● **Data**:
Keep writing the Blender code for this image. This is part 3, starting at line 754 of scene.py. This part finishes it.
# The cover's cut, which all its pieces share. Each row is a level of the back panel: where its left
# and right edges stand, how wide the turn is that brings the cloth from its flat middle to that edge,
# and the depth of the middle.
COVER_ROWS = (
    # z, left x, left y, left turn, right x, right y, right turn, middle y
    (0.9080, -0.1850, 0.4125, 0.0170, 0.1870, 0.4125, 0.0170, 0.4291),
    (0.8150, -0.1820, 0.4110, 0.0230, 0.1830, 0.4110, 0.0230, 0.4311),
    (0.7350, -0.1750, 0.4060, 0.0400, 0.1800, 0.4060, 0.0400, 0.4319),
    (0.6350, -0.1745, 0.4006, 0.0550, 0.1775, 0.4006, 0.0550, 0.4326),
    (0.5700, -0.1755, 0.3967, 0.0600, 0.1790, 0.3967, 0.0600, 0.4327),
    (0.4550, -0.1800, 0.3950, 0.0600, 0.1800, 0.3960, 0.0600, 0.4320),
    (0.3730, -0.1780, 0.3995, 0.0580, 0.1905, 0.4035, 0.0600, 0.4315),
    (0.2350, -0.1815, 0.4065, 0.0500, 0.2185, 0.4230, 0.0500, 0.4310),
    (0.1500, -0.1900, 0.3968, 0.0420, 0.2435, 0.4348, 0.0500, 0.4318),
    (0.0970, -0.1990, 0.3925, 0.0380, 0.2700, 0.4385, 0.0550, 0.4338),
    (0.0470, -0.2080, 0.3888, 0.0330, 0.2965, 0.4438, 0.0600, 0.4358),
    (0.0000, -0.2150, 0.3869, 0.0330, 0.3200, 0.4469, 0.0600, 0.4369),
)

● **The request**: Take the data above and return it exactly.

● **Result**:
Keep writing the Blender code for this image. This is part 3, starting at line 754 of scene.py. This part finishes it.
# The cover's cut, which all its pieces share. Each row is a level of the back panel: where its left
# and right edges stand, how wide the turn is that brings the cloth from its flat middle to that edge,
# and the depth of the middle.
COVER_ROWS = (
    # z, left x, left y, left turn, right x, right y, right turn, middle y
    (0.9080, -0.1850, 0.4125, 0.0170, 0.1870, 0.4125, 0.0170, 0.4291),
    (0.8150, -0.1820, 0.4110, 0.0230, 0.1830, 0.4110, 0.0230, 0.4311),
    (0.7350, -0.1750, 0.4060, 0.0400, 0.1800, 0.4060, 0.0400, 0.4319),
    (0.6350, -0.1745, 0.4006, 0.0550, 0.1775, 0.4006, 0.0550, 0.4326),
    (0.5700, -0.1755, 0.3967, 0.0600, 0.1790, 0.3967, 0.0600, 0.4327),
    (0.4550, -0.1800, 0.3950, 0.0600, 0.1800, 0.3960, 0.0600, 0.4320),
    (0.3730, -0.1780, 0.3995, 0.0580, 0.1905, 0.4035, 0.0600, 0.4315),
    (0.2350, -0.1815, 0.4065, 0.0500, 0.2185, 0.4230, 0.0500, 0.4310),
    (0.1500, -0.1900, 0.3968, 0.0420, 0.2435, 0.4348, 0.0500, 0.4318),
    (0.0970, -0.1990, 0.3925, 0.0380, 0.2700, 0.4385, 0.0550, 0.4338),
    (0.0470, -0.2080, 0.3888, 0.0330, 0.2965, 0.4438, 0.0600, 0.4358),
    (0.0000, -0.2150, 0.3869, 0.0330, 0.3200, 0.4469, 0.0600, 0.4369),
)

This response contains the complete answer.